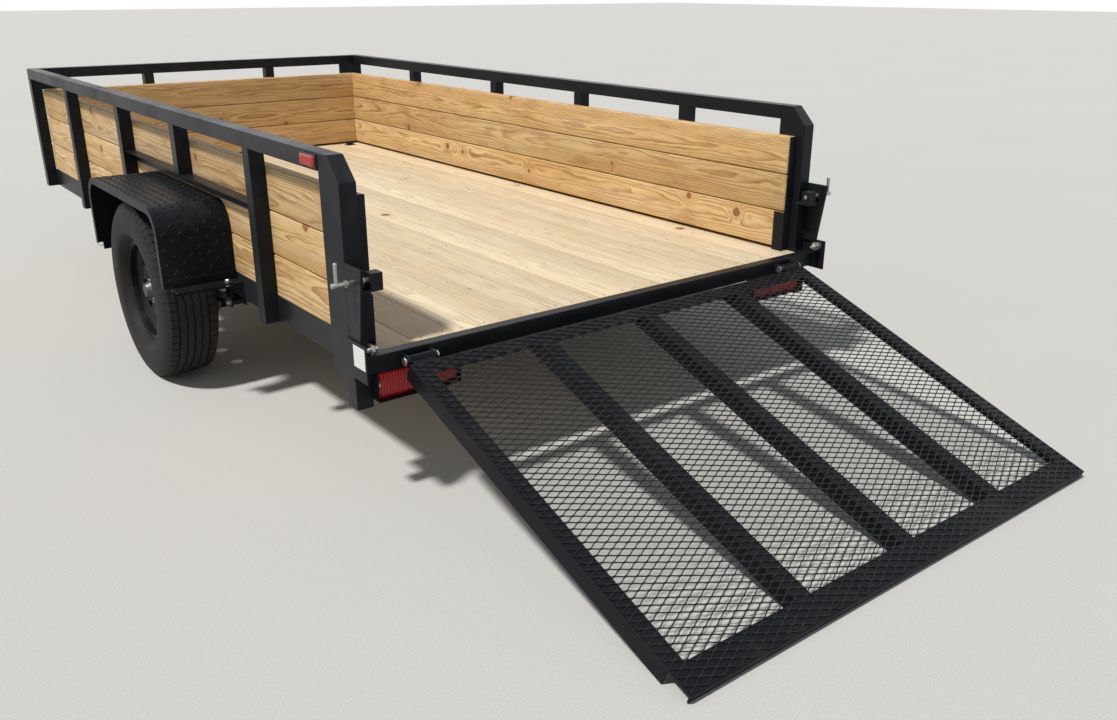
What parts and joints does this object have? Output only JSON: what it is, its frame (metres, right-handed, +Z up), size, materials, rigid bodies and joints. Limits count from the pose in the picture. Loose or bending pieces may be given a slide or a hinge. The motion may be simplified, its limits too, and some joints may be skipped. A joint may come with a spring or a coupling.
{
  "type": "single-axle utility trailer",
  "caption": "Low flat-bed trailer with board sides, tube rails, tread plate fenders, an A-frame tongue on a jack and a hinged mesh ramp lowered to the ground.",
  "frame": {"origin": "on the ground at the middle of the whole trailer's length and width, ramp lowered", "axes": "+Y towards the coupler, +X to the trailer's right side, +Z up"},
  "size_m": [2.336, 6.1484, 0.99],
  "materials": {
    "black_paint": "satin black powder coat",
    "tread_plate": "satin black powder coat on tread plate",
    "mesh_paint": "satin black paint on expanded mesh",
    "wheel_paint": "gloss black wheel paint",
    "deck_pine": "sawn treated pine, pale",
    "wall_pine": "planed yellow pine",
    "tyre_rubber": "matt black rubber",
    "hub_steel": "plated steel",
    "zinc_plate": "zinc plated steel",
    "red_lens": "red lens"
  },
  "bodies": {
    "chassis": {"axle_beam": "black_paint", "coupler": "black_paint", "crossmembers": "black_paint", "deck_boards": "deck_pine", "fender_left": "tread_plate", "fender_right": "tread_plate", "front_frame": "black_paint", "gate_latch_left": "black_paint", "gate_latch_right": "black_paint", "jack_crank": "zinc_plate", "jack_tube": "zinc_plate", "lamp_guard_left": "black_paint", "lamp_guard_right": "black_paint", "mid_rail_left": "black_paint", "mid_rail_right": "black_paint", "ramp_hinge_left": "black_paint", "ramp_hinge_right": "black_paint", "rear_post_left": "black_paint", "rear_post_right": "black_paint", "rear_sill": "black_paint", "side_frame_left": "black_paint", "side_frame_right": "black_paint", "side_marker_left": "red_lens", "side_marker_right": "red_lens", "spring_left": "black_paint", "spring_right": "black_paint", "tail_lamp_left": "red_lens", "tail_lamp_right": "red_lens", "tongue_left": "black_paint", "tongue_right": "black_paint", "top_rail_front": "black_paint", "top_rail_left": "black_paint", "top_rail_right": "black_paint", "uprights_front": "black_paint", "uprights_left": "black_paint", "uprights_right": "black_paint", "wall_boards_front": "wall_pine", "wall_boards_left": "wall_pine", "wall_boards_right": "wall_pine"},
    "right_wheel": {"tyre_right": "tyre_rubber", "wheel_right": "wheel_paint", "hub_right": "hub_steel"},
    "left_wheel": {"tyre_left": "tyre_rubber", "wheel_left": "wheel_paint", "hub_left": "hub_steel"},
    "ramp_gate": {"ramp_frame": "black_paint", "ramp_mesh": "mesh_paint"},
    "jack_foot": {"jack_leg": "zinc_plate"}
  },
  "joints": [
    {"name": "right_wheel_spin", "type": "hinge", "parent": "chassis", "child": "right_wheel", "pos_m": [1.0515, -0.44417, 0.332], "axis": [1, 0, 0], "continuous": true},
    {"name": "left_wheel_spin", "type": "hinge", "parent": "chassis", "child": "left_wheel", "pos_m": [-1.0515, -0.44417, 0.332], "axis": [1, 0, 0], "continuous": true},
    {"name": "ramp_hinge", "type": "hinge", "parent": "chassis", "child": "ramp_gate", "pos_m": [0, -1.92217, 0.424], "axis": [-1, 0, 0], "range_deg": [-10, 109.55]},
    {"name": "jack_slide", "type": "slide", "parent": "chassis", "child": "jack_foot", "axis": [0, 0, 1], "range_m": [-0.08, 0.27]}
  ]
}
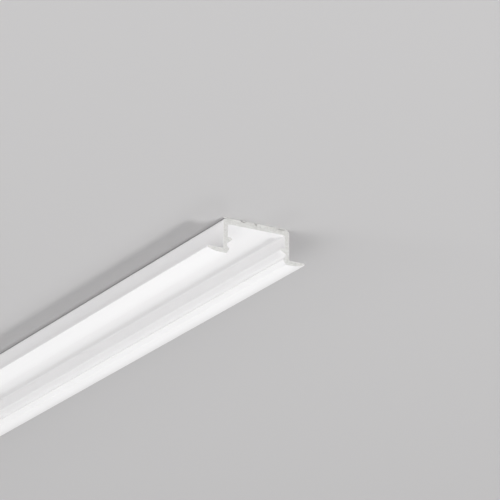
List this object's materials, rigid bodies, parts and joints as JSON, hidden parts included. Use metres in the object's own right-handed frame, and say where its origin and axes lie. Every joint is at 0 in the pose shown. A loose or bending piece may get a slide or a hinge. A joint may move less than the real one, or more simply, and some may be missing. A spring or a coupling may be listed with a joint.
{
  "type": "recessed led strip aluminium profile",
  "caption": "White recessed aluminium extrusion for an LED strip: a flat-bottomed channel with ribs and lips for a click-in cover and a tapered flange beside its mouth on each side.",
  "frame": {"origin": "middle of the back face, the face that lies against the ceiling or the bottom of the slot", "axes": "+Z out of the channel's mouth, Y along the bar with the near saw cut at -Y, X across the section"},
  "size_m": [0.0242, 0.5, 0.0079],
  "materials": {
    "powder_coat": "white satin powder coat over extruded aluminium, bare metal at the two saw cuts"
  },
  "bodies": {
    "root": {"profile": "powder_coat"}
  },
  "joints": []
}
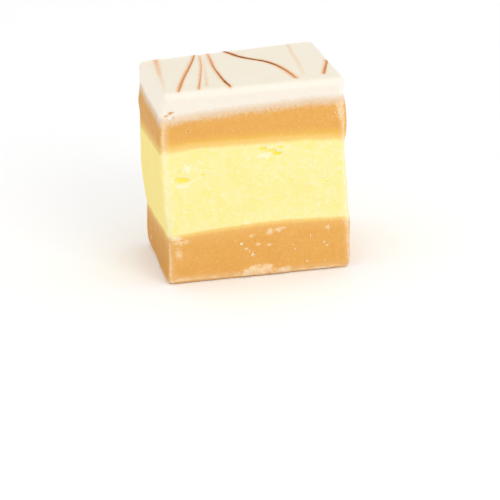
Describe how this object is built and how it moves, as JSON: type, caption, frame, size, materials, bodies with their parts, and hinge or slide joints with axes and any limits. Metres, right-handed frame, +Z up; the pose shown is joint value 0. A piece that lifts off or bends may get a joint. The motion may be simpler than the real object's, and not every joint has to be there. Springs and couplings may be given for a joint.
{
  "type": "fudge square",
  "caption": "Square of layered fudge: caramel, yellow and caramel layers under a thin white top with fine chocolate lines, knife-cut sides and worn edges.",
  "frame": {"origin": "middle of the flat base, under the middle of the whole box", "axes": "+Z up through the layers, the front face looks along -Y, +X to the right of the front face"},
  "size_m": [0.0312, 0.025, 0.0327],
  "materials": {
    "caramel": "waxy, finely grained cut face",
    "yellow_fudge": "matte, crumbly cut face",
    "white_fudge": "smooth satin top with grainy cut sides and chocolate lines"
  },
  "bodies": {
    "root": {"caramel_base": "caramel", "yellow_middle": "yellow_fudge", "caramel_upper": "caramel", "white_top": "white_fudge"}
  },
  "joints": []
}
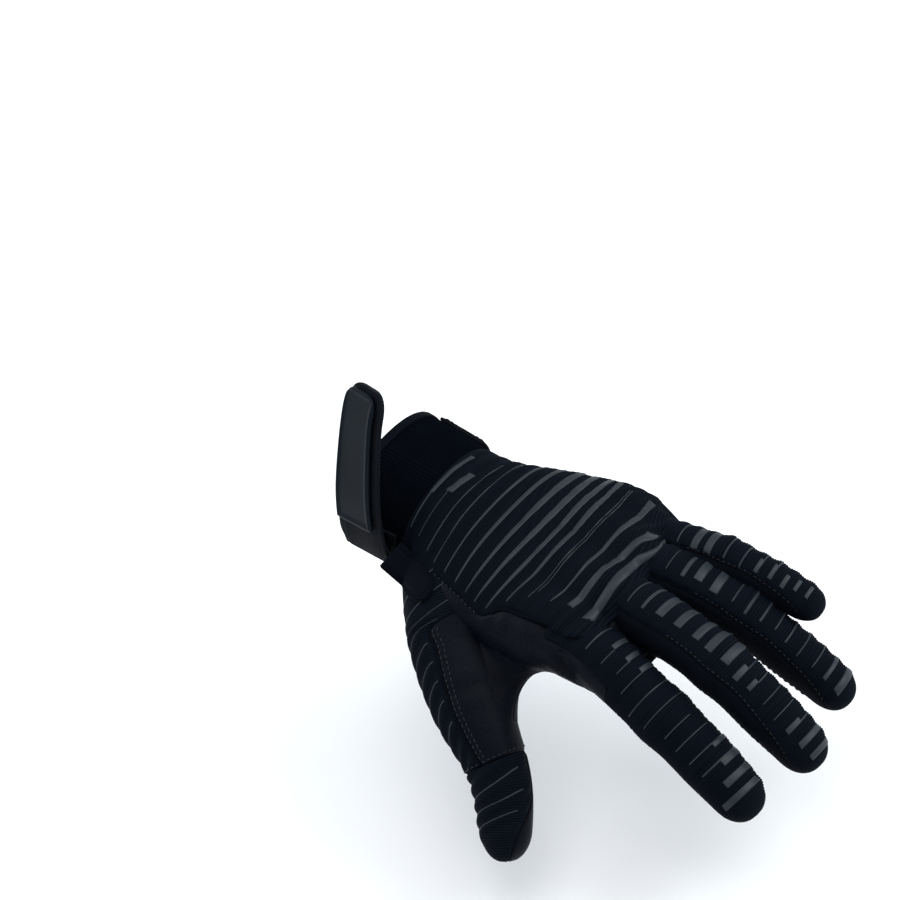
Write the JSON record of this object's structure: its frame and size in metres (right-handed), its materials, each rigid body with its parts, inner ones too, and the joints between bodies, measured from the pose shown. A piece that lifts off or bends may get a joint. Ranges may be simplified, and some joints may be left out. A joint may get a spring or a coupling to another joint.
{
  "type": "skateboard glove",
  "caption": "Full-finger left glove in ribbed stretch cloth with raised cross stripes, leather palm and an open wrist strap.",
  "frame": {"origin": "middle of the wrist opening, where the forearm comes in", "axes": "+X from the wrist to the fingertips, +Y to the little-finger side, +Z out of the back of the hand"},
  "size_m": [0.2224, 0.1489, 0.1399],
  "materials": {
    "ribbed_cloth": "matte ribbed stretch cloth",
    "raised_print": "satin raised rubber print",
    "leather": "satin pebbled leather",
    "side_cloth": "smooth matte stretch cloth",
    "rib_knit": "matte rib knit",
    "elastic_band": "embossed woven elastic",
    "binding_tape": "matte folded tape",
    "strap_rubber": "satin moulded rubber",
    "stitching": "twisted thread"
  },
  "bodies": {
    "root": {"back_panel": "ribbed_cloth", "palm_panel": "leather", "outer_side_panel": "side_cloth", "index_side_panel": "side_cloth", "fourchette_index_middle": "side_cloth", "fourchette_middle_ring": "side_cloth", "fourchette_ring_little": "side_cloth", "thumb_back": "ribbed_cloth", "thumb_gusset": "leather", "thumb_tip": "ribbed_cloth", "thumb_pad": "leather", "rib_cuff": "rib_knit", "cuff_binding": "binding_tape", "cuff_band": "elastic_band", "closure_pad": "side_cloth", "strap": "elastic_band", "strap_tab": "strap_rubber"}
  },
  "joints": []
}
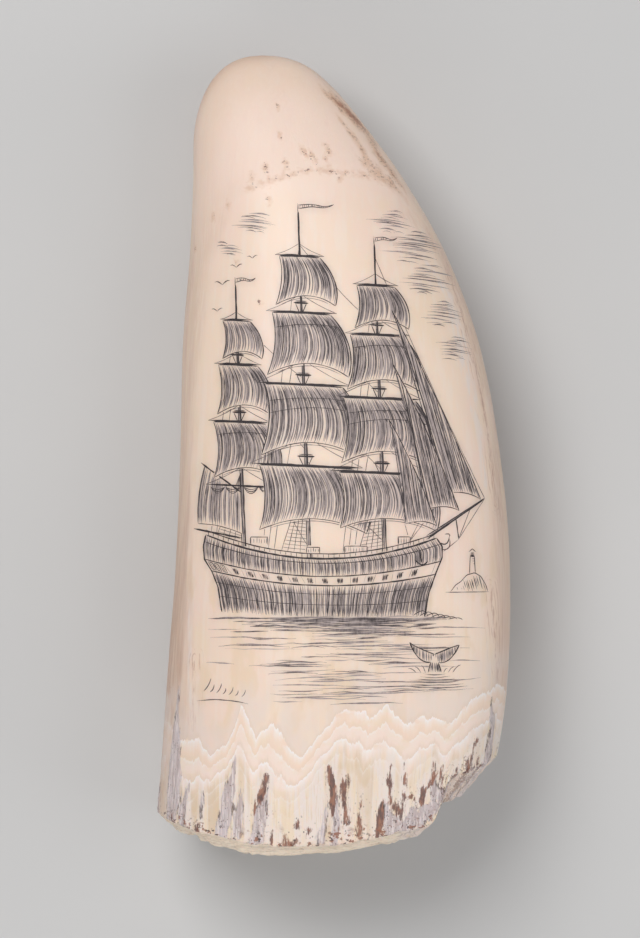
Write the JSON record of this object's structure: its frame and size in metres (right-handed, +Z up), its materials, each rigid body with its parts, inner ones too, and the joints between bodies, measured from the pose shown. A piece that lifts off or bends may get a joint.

----------

Exactly as shown above, return every record.

Complete response:
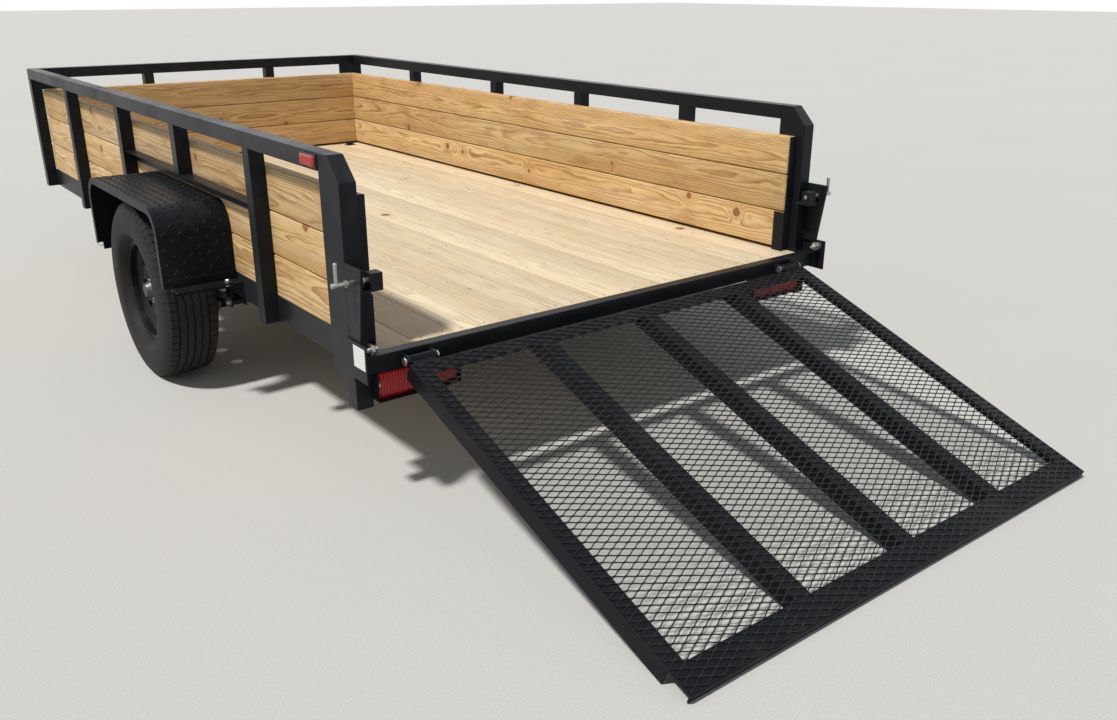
What parts and joints does this object have? Output only JSON: what it is, its frame (metres, right-handed, +Z up), size, materials, rigid bodies and joints. Limits count from the pose in the picture. Loose or bending pieces may be given a slide or a hinge. The motion may be simplified, its limits too, and some joints may be skipped. A joint may come with a spring or a coupling.
{
  "type": "single-axle utility trailer",
  "caption": "Low flat-bed trailer with board sides, tube rails, tread plate fenders, an A-frame tongue on a jack and a hinged mesh ramp lowered to the ground.",
  "frame": {"origin": "on the ground at the middle of the whole trailer's length and width, ramp lowered", "axes": "+Y towards the coupler, +X to the trailer's right side, +Z up"},
  "size_m": [2.336, 6.1484, 0.99],
  "materials": {
    "black_paint": "satin black powder coat",
    "tread_plate": "satin black powder coat on tread plate",
    "mesh_paint": "satin black paint on expanded mesh",
    "wheel_paint": "gloss black wheel paint",
    "deck_pine": "sawn treated pine, pale",
    "wall_pine": "planed yellow pine",
    "tyre_rubber": "matt black rubber",
    "hub_steel": "plated steel",
    "zinc_plate": "zinc plated steel",
    "red_lens": "red lens"
  },
  "bodies": {
    "chassis": {"axle_beam": "black_paint", "coupler": "black_paint", "crossmembers": "black_paint", "deck_boards": "deck_pine", "fender_left": "tread_plate", "fender_right": "tread_plate", "front_frame": "black_paint", "gate_latch_left": "black_paint", "gate_latch_right": "black_paint", "jack_crank": "zinc_plate", "jack_tube": "zinc_plate", "lamp_guard_left": "black_paint", "lamp_guard_right": "black_paint", "mid_rail_left": "black_paint", "mid_rail_right": "black_paint", "ramp_hinge_left": "black_paint", "ramp_hinge_right": "black_paint", "rear_post_left": "black_paint", "rear_post_right": "black_paint", "rear_sill": "black_paint", "side_frame_left": "black_paint", "side_frame_right": "black_paint", "side_marker_left": "red_lens", "side_marker_right": "red_lens", "spring_left": "black_paint", "spring_right": "black_paint", "tail_lamp_left": "red_lens", "tail_lamp_right": "red_lens", "tongue_left": "black_paint", "tongue_right": "black_paint", "top_rail_front": "black_paint", "top_rail_left": "black_paint", "top_rail_right": "black_paint", "uprights_front": "black_paint", "uprights_left": "black_paint", "uprights_right": "black_paint", "wall_boards_front": "wall_pine", "wall_boards_left": "wall_pine", "wall_boards_right": "wall_pine"},
    "right_wheel": {"tyre_right": "tyre_rubber", "wheel_right": "wheel_paint", "hub_right": "hub_steel"},
    "left_wheel": {"tyre_left": "tyre_rubber", "wheel_left": "wheel_paint", "hub_left": "hub_steel"},
    "ramp_gate": {"ramp_frame": "black_paint", "ramp_mesh": "mesh_paint"},
    "jack_foot": {"jack_leg": "zinc_plate"}
  },
  "joints": [
    {"name": "right_wheel_spin", "type": "hinge", "parent": "chassis", "child": "right_wheel", "pos_m": [1.0515, -0.44417, 0.332], "axis": [1, 0, 0], "continuous": true},
    {"name": "left_wheel_spin", "type": "hinge", "parent": "chassis", "child": "left_wheel", "pos_m": [-1.0515, -0.44417, 0.332], "axis": [1, 0, 0], "continuous": true},
    {"name": "ramp_hinge", "type": "hinge", "parent": "chassis", "child": "ramp_gate", "pos_m": [0, -1.92217, 0.424], "axis": [-1, 0, 0], "range_deg": [-10, 109.55]},
    {"name": "jack_slide", "type": "slide", "parent": "chassis", "child": "jack_foot", "axis": [0, 0, 1], "range_m": [-0.08, 0.27]}
  ]
}
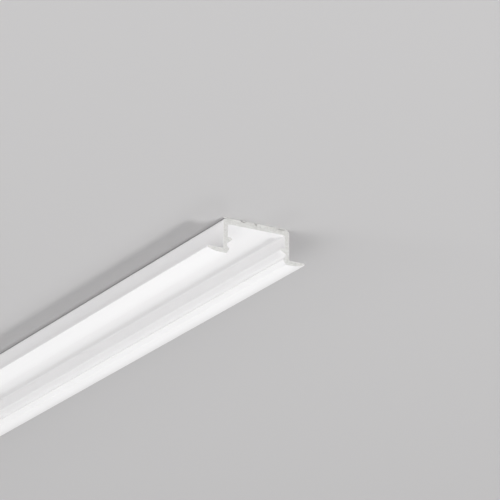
List this object's materials, rigid bodies, parts and joints as JSON, hidden parts included. Use metres in the object's own right-handed frame, and say where its origin and axes lie. Every joint is at 0 in the pose shown. A loose or bending piece may get a slide or a hinge. A joint may move less than the real one, or more simply, and some may be missing. A spring or a coupling may be listed with a joint.
{
  "type": "recessed led strip aluminium profile",
  "caption": "White recessed aluminium extrusion for an LED strip: a flat-bottomed channel with ribs and lips for a click-in cover and a tapered flange beside its mouth on each side.",
  "frame": {"origin": "middle of the back face, the face that lies against the ceiling or the bottom of the slot", "axes": "+Z out of the channel's mouth, Y along the bar with the near saw cut at -Y, X across the section"},
  "size_m": [0.0242, 0.5, 0.0079],
  "materials": {
    "powder_coat": "white satin powder coat over extruded aluminium, bare metal at the two saw cuts"
  },
  "bodies": {
    "root": {"profile": "powder_coat"}
  },
  "joints": []
}
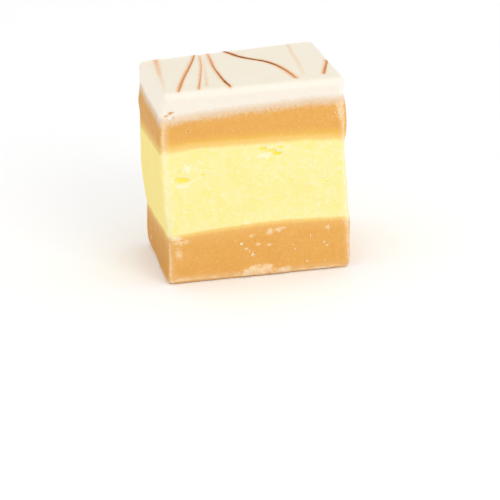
Describe how this object is built and how it moves, as JSON: type, caption, frame, size, materials, bodies with their parts, and hinge or slide joints with axes and any limits. Metres, right-handed frame, +Z up; the pose shown is joint value 0. A piece that lifts off or bends may get a joint. The motion may be simpler than the real object's, and not every joint has to be there. Springs and couplings may be given for a joint.
{
  "type": "fudge square",
  "caption": "Square of layered fudge: caramel, yellow and caramel layers under a thin white top with fine chocolate lines, knife-cut sides and worn edges.",
  "frame": {"origin": "middle of the flat base, under the middle of the whole box", "axes": "+Z up through the layers, the front face looks along -Y, +X to the right of the front face"},
  "size_m": [0.0312, 0.025, 0.0327],
  "materials": {
    "caramel": "waxy, finely grained cut face",
    "yellow_fudge": "matte, crumbly cut face",
    "white_fudge": "smooth satin top with grainy cut sides and chocolate lines"
  },
  "bodies": {
    "root": {"caramel_base": "caramel", "yellow_middle": "yellow_fudge", "caramel_upper": "caramel", "white_top": "white_fudge"}
  },
  "joints": []
}
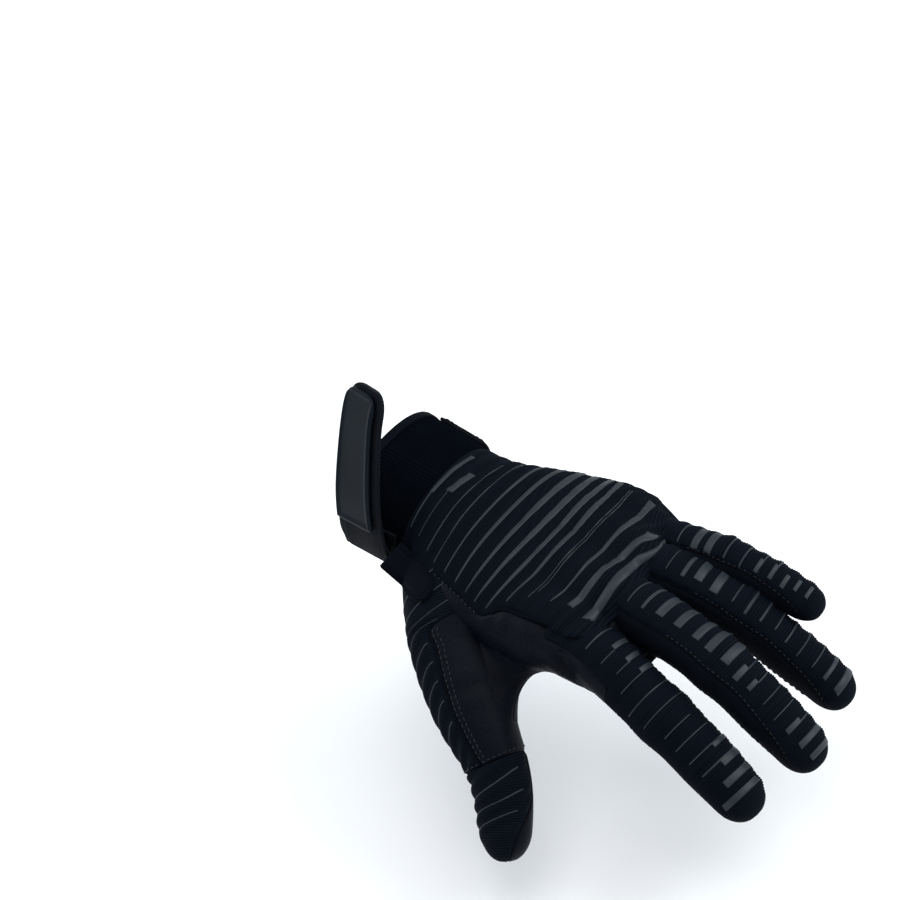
Write the JSON record of this object's structure: its frame and size in metres (right-handed), its materials, each rigid body with its parts, inner ones too, and the joints between bodies, measured from the pose shown. A piece that lifts off or bends may get a joint. Ranges may be simplified, and some joints may be left out. A joint may get a spring or a coupling to another joint.
{
  "type": "skateboard glove",
  "caption": "Full-finger left glove in ribbed stretch cloth with raised cross stripes, leather palm and an open wrist strap.",
  "frame": {"origin": "middle of the wrist opening, where the forearm comes in", "axes": "+X from the wrist to the fingertips, +Y to the little-finger side, +Z out of the back of the hand"},
  "size_m": [0.2224, 0.1489, 0.1399],
  "materials": {
    "ribbed_cloth": "matte ribbed stretch cloth",
    "raised_print": "satin raised rubber print",
    "leather": "satin pebbled leather",
    "side_cloth": "smooth matte stretch cloth",
    "rib_knit": "matte rib knit",
    "elastic_band": "embossed woven elastic",
    "binding_tape": "matte folded tape",
    "strap_rubber": "satin moulded rubber",
    "stitching": "twisted thread"
  },
  "bodies": {
    "root": {"back_panel": "ribbed_cloth", "palm_panel": "leather", "outer_side_panel": "side_cloth", "index_side_panel": "side_cloth", "fourchette_index_middle": "side_cloth", "fourchette_middle_ring": "side_cloth", "fourchette_ring_little": "side_cloth", "thumb_back": "ribbed_cloth", "thumb_gusset": "leather", "thumb_tip": "ribbed_cloth", "thumb_pad": "leather", "rib_cuff": "rib_knit", "cuff_binding": "binding_tape", "cuff_band": "elastic_band", "closure_pad": "side_cloth", "strap": "elastic_band", "strap_tab": "strap_rubber"}
  },
  "joints": []
}
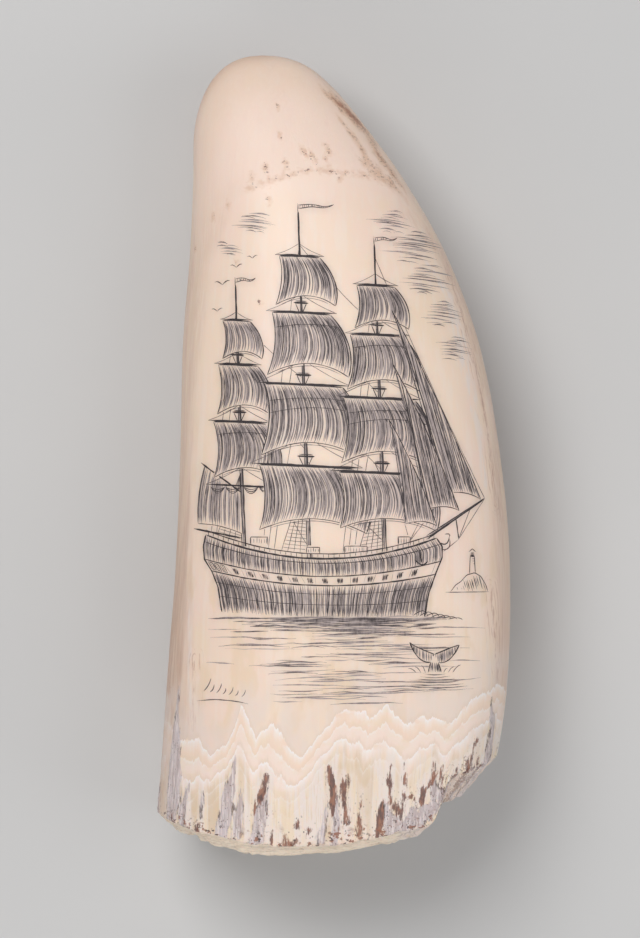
Write the JSON record of this object's structure: its frame and size in metres (right-handed, +Z up), its materials, each rigid body with its parts, inner ones too, and the joints between bodies, measured from the pose shown. A piece that lifts off or bends may get a joint.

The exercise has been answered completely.